Четвертый: с тех пор происходит одно, совершенно новое, в духовном и материальном смысле решающее событие, которое имеет всемирно-историческое значение, — это эпоха науки и техники, подготовленная в Европе в конце средних веков, определившаяся в своих духовных основаниях в семнадцатом столетии, более широко развернувшаяся с конца восемнадцатого столетия и развивающаяся весьма ускоренными темпами только последние несколько десятилетий.
Бросим взгляд на третий переломный момент, относящийся к периоду около 500 лет до Р.Х. Гегель сказал: "Вся история восходит к Христу и из него исходит. Появление Сына Божьего есть ось истории". Ежедневным подтверждением такой христианской структуры всемирной истории является наше летоисчисление. Недостаток заключается в том, что подобное воззрение на всеобщую историю может иметь значение только для верующих христиан. Однако и в Западной Европе христианин построил свое эмпирическое понимание истории не на этой вере. Для христианина сакральная история отличается по смыслу от профанной истории.

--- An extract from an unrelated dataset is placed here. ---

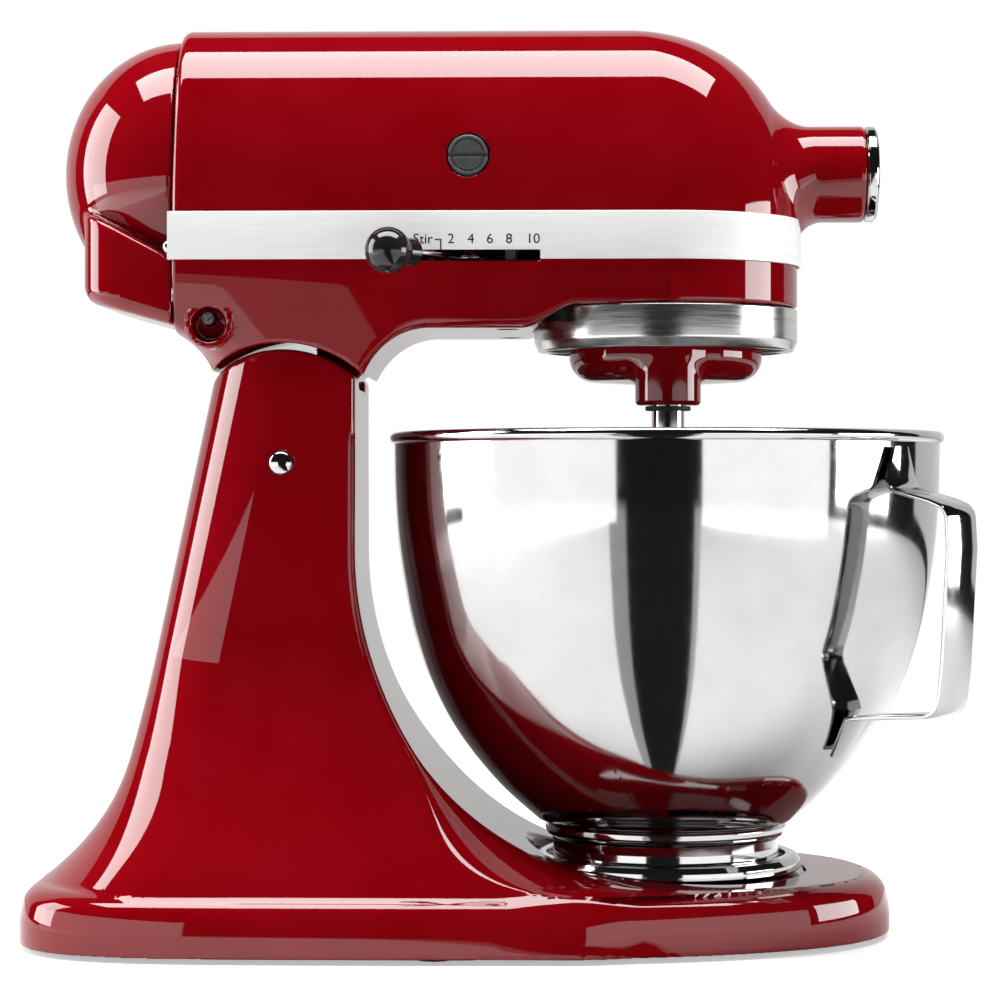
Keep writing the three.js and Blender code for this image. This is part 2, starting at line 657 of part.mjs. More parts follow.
// The metal band round the head, over the split between the castings.
function trimBand() {
  const inner = HEAD.half + GAP;
  const outer = inner + BAND.thick;
  const outline = bullet(BAND.rear, HEAD.front + GAP + BAND.thick, outer, 20);
  const hollow = bullet(BAND.rear - 1, HEAD.front + GAP, inner, 20);
  let band = raised(outline, BAND.low, BAND.high).subtract(raised(hollow, BAND.low - 1, BAND.high + 1));
  for (const side of [-1, 1]) {
    const fold = box([BAND.rear, BAND.fold, BAND.low], [BAND.rear + BAND.thick, outer, BAND.high]);
    band = band.add(side < 0 ? fold.mirror([0, 1, 0]) : fold);
    const [slotLow, slotHigh] = side < 0 ? [-60, -44] : [44, 60];
    band = band.subtract(box([SLOT.rear, slotLow, 259], [SLOT.front, slotHigh, SLOT.high]));
  }
  return band.subtract(trimScrewBar(TRIM_SCREW.hole));
}

const trimScrewBar = (radius) =>
  barX(radius, BAND.rear - 0.5, HEAD.rear + 8, TRIM_SCREW.y, TRIM_SCREW.z, 10);

function trimScrew() {
  const radius = TRIM_SCREW.headRadius;
  const dome = turned([[0, 0], [radius, 0], [radius * 0.8, 0.8], [radius * 0.4, 1.3], [0, 1.4]], 14);
  return dome.rotate([0, -90, 0]).translate([BAND.rear - GAP, TRIM_SCREW.y, TRIM_SCREW.z])
    .add(trimScrewBar(TRIM_SCREW.radius));
}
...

Ось всемирной истории, если бы таковая существовала, имела бы силу только для профанной истории и могла бы быть обнаружена здесь эмпирически как действенный состав исторических событий, который в качестве такового мог бы быть значимым для всех людей, в том числе и для христиан. Он должен был бы быть убедительным как для Западной Европы, так и для Азии, и вообще для всех людей независимо от содержания веры. Для всех народов появилась бы общая рамка исторического самопонимания. Эта ось всемирной истории, как теперь представляется, лежит в том духовном процессе, который происходил между 800 и 200 годами до Р.Х. Именно тогда возник человек, который продолжает жить до сих пор. Это время может быть названо "осевым временем" ("Achsenzeit").
1
В этой главе дословно использованы выдержки из моей книги "Vom Ursprung und Ziel der Geschichte" (в русском переводе: "Исток истории и ее цель", в книге: "Смысл и назначение истории". М., 1991.